▶ EXERCISE REQUIREMENTS
What follows is a set of records; repeat all of them exactly.
— Start —
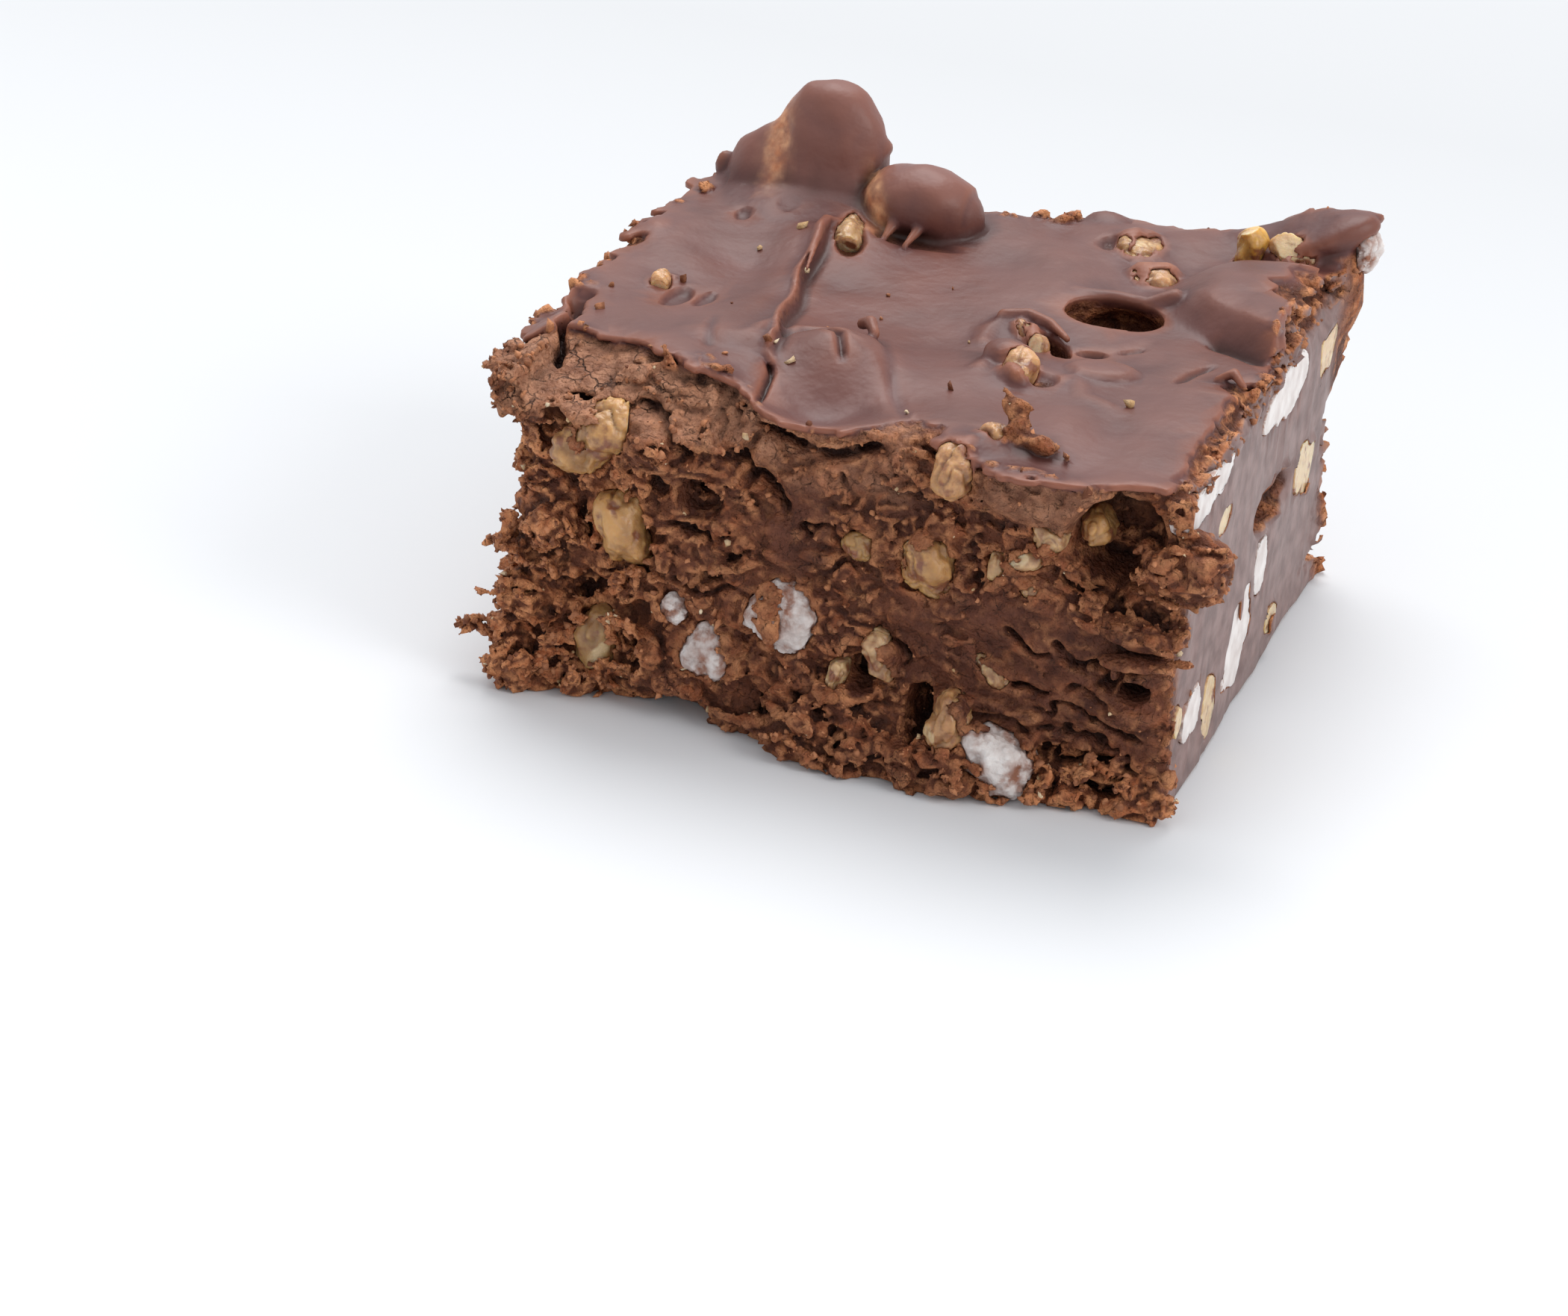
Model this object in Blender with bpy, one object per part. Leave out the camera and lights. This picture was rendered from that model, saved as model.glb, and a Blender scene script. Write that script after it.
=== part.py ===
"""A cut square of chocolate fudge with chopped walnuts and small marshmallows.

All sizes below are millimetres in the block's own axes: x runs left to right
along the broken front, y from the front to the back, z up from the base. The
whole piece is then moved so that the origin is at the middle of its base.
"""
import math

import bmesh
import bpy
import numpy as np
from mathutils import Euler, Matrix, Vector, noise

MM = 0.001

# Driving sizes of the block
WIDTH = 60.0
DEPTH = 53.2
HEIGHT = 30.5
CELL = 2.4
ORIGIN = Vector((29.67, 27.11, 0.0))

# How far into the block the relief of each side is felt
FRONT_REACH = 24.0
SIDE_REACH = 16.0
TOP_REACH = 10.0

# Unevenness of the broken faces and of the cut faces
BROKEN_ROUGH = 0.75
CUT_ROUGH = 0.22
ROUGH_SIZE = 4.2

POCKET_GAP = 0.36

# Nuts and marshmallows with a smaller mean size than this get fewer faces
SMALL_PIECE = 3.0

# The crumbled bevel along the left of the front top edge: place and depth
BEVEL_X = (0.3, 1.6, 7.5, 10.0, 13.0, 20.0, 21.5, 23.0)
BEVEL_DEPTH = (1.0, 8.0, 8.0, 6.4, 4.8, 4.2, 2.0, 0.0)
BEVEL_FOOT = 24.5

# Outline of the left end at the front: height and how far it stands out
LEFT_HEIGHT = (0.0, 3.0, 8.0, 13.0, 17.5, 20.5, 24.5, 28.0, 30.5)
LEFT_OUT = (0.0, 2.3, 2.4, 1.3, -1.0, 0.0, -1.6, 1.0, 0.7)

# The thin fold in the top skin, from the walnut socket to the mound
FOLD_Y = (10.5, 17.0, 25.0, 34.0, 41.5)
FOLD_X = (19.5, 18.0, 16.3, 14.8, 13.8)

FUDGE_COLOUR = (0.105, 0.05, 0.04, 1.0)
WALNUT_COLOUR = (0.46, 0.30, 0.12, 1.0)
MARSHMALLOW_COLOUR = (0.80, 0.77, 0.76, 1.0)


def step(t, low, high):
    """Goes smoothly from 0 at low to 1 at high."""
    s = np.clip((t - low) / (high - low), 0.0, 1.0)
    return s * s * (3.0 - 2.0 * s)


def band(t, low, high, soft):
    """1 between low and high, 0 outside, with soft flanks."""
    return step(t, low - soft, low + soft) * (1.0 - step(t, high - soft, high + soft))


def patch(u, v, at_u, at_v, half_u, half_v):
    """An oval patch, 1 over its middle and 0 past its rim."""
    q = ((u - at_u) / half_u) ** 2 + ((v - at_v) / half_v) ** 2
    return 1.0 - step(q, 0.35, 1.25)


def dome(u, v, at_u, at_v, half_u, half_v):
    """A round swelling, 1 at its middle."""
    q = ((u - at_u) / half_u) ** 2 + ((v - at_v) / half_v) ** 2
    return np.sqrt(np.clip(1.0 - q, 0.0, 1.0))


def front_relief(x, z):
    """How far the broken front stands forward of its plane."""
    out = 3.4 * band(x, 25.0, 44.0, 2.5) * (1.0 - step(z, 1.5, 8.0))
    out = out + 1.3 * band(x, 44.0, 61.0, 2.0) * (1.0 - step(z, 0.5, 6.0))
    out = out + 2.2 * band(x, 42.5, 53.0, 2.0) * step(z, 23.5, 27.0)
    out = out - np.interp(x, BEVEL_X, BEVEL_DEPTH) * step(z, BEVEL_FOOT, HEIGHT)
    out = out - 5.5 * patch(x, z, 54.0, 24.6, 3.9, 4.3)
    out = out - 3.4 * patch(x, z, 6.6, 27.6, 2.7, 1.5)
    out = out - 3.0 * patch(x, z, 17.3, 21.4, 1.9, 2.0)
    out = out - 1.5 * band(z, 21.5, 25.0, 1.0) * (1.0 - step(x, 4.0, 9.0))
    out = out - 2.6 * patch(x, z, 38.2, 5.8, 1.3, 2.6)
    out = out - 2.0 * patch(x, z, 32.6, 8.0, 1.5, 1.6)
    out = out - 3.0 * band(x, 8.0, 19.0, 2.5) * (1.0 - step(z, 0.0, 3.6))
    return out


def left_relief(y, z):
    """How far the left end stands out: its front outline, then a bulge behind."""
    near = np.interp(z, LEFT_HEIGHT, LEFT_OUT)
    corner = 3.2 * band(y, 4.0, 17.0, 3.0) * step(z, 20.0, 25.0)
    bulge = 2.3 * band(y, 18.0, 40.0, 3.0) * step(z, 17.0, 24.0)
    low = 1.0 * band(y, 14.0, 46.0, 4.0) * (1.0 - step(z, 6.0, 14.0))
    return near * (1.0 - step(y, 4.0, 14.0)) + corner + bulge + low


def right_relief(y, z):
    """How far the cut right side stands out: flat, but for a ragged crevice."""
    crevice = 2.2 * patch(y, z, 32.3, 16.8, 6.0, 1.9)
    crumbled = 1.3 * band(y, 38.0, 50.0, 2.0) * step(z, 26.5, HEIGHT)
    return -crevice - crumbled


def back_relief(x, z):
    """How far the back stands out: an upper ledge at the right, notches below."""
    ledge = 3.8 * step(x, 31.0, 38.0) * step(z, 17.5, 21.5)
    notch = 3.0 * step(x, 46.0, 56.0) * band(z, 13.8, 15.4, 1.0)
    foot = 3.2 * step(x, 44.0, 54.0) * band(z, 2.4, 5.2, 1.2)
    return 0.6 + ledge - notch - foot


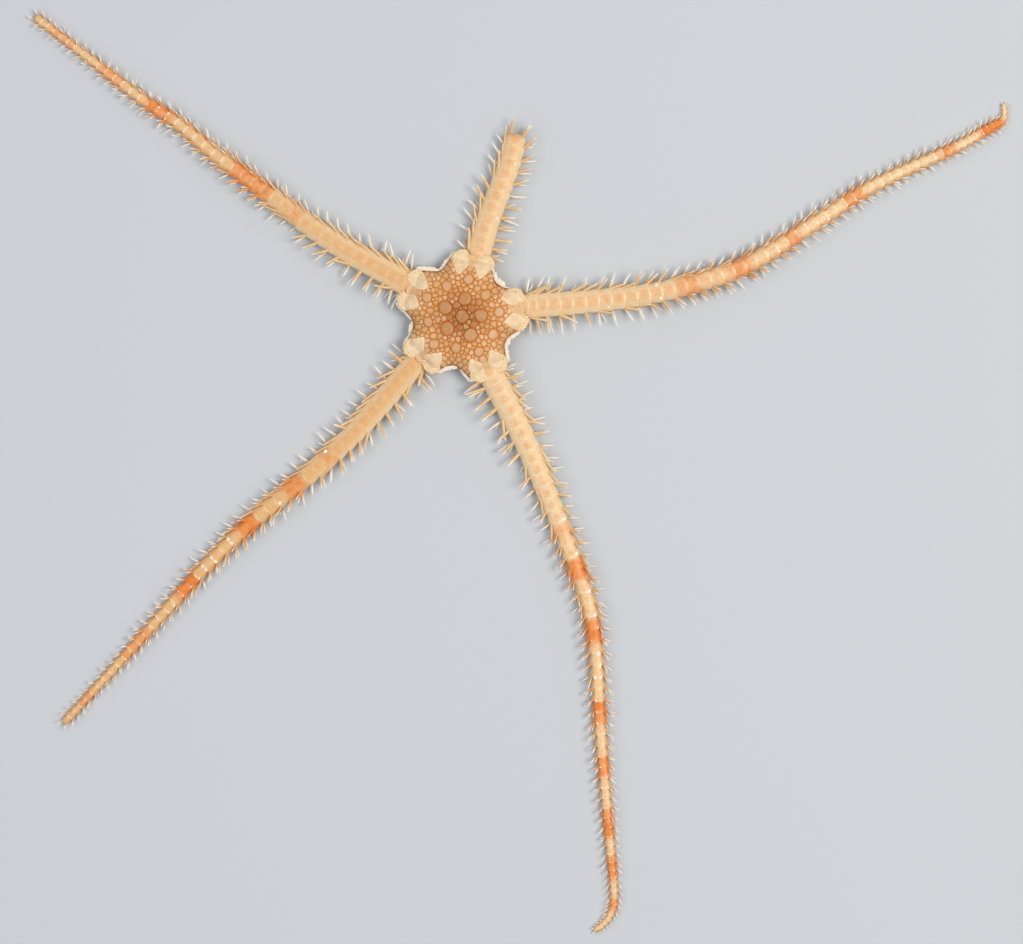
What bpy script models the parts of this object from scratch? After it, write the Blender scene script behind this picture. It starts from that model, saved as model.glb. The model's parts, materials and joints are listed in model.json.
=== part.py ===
— End —
▶ TASK RESPONSE
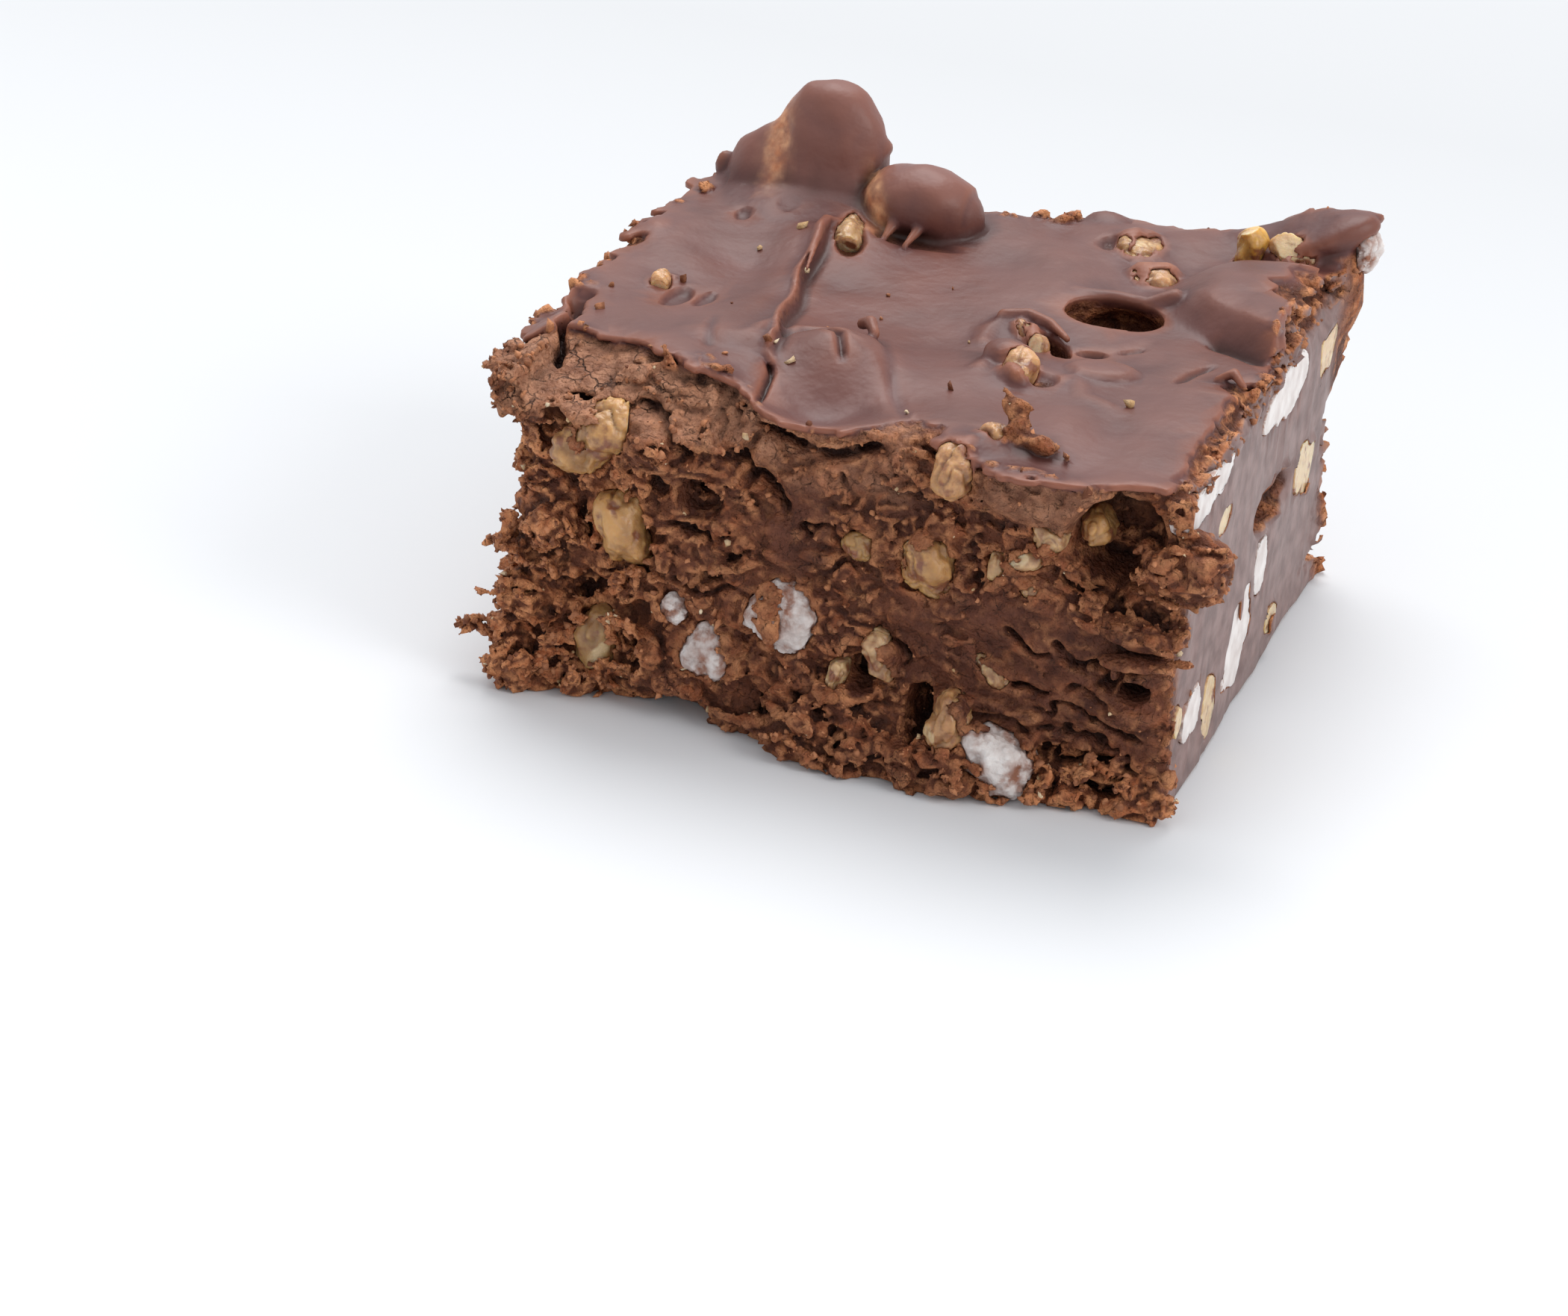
Model this object in Blender with bpy, one object per part. Leave out the camera and lights. This picture was rendered from that model, saved as model.glb, and a Blender scene script. Write that script after it.
=== part.py ===
"""A cut square of chocolate fudge with chopped walnuts and small marshmallows.

All sizes below are millimetres in the block's own axes: x runs left to right
along the broken front, y from the front to the back, z up from the base. The
whole piece is then moved so that the origin is at the middle of its base.
"""
import math

import bmesh
import bpy
import numpy as np
from mathutils import Euler, Matrix, Vector, noise

MM = 0.001

# Driving sizes of the block
WIDTH = 60.0
DEPTH = 53.2
HEIGHT = 30.5
CELL = 2.4
ORIGIN = Vector((29.67, 27.11, 0.0))

# How far into the block the relief of each side is felt
FRONT_REACH = 24.0
SIDE_REACH = 16.0
TOP_REACH = 10.0

# Unevenness of the broken faces and of the cut faces
BROKEN_ROUGH = 0.75
CUT_ROUGH = 0.22
ROUGH_SIZE = 4.2

POCKET_GAP = 0.36

# Nuts and marshmallows with a smaller mean size than this get fewer faces
SMALL_PIECE = 3.0

# The crumbled bevel along the left of the front top edge: place and depth
BEVEL_X = (0.3, 1.6, 7.5, 10.0, 13.0, 20.0, 21.5, 23.0)
BEVEL_DEPTH = (1.0, 8.0, 8.0, 6.4, 4.8, 4.2, 2.0, 0.0)
BEVEL_FOOT = 24.5

# Outline of the left end at the front: height and how far it stands out
LEFT_HEIGHT = (0.0, 3.0, 8.0, 13.0, 17.5, 20.5, 24.5, 28.0, 30.5)
LEFT_OUT = (0.0, 2.3, 2.4, 1.3, -1.0, 0.0, -1.6, 1.0, 0.7)

# The thin fold in the top skin, from the walnut socket to the mound
FOLD_Y = (10.5, 17.0, 25.0, 34.0, 41.5)
FOLD_X = (19.5, 18.0, 16.3, 14.8, 13.8)

FUDGE_COLOUR = (0.105, 0.05, 0.04, 1.0)
WALNUT_COLOUR = (0.46, 0.30, 0.12, 1.0)
MARSHMALLOW_COLOUR = (0.80, 0.77, 0.76, 1.0)


def step(t, low, high):
    """Goes smoothly from 0 at low to 1 at high."""
    s = np.clip((t - low) / (high - low), 0.0, 1.0)
    return s * s * (3.0 - 2.0 * s)


def band(t, low, high, soft):
    """1 between low and high, 0 outside, with soft flanks."""
    return step(t, low - soft, low + soft) * (1.0 - step(t, high - soft, high + soft))


def patch(u, v, at_u, at_v, half_u, half_v):
    """An oval patch, 1 over its middle and 0 past its rim."""
    q = ((u - at_u) / half_u) ** 2 + ((v - at_v) / half_v) ** 2
    return 1.0 - step(q, 0.35, 1.25)


def dome(u, v, at_u, at_v, half_u, half_v):
    """A round swelling, 1 at its middle."""
    q = ((u - at_u) / half_u) ** 2 + ((v - at_v) / half_v) ** 2
    return np.sqrt(np.clip(1.0 - q, 0.0, 1.0))


def front_relief(x, z):
    """How far the broken front stands forward of its plane."""
    out = 3.4 * band(x, 25.0, 44.0, 2.5) * (1.0 - step(z, 1.5, 8.0))
    out = out + 1.3 * band(x, 44.0, 61.0, 2.0) * (1.0 - step(z, 0.5, 6.0))
    out = out + 2.2 * band(x, 42.5, 53.0, 2.0) * step(z, 23.5, 27.0)
    out = out - np.interp(x, BEVEL_X, BEVEL_DEPTH) * step(z, BEVEL_FOOT, HEIGHT)
    out = out - 5.5 * patch(x, z, 54.0, 24.6, 3.9, 4.3)
    out = out - 3.4 * patch(x, z, 6.6, 27.6, 2.7, 1.5)
    out = out - 3.0 * patch(x, z, 17.3, 21.4, 1.9, 2.0)
    out = out - 1.5 * band(z, 21.5, 25.0, 1.0) * (1.0 - step(x, 4.0, 9.0))
    out = out - 2.6 * patch(x, z, 38.2, 5.8, 1.3, 2.6)
    out = out - 2.0 * patch(x, z, 32.6, 8.0, 1.5, 1.6)
    out = out - 3.0 * band(x, 8.0, 19.0, 2.5) * (1.0 - step(z, 0.0, 3.6))
    return out


def left_relief(y, z):
    """How far the left end stands out: its front outline, then a bulge behind."""
    near = np.interp(z, LEFT_HEIGHT, LEFT_OUT)
    corner = 3.2 * band(y, 4.0, 17.0, 3.0) * step(z, 20.0, 25.0)
    bulge = 2.3 * band(y, 18.0, 40.0, 3.0) * step(z, 17.0, 24.0)
    low = 1.0 * band(y, 14.0, 46.0, 4.0) * (1.0 - step(z, 6.0, 14.0))
    return near * (1.0 - step(y, 4.0, 14.0)) + corner + bulge + low


def right_relief(y, z):
    """How far the cut right side stands out: flat, but for a ragged crevice."""
    crevice = 2.2 * patch(y, z, 32.3, 16.8, 6.0, 1.9)
    crumbled = 1.3 * band(y, 38.0, 50.0, 2.0) * step(z, 26.5, HEIGHT)
    return -crevice - crumbled


def back_relief(x, z):
    """How far the back stands out: an upper ledge at the right, notches below."""
    ledge = 3.8 * step(x, 31.0, 38.0) * step(z, 17.5, 21.5)
    notch = 3.0 * step(x, 46.0, 56.0) * band(z, 13.8, 15.4, 1.0)
    foot = 3.2 * step(x, 44.0, 54.0) * band(z, 2.4, 5.2, 1.2)
    return 0.6 + ledge - notch - foot


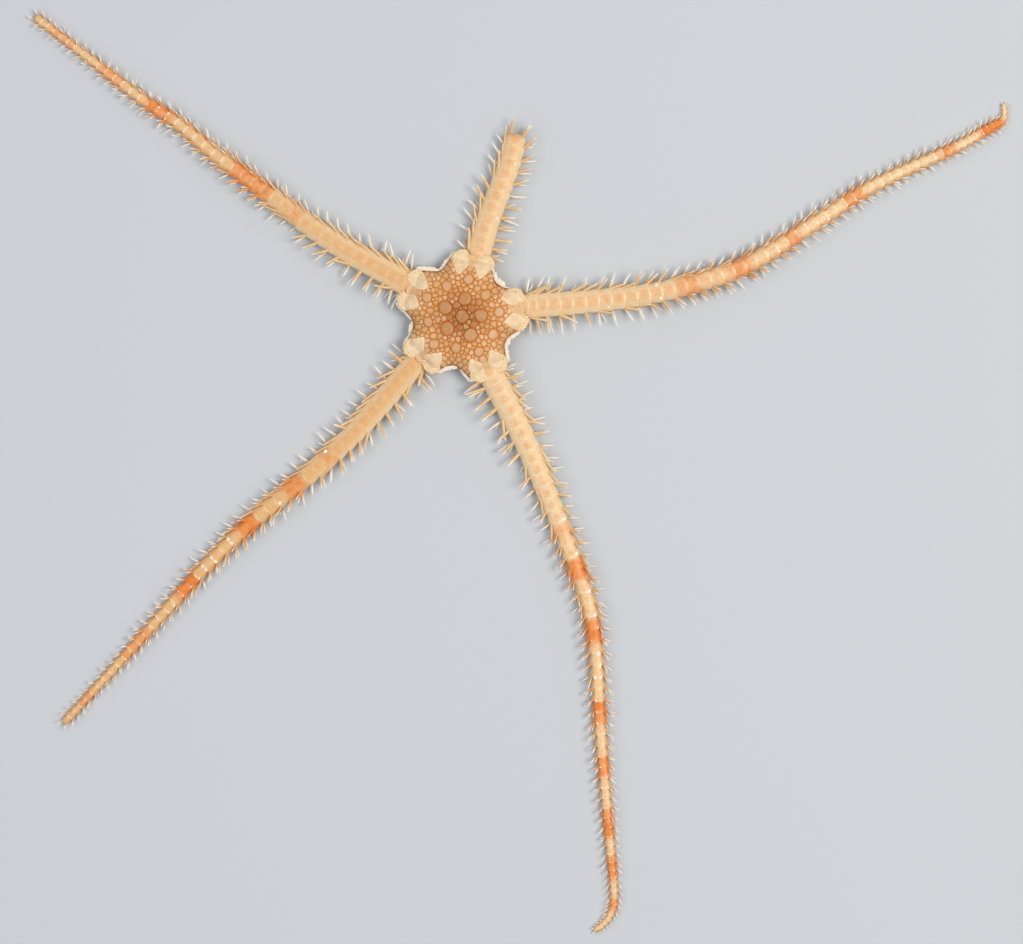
What bpy script models the parts of this object from scratch? After it, write the Blender scene script behind this picture. It starts from that model, saved as model.glb. The model's parts, materials and joints are listed in model.json.
=== part.py ===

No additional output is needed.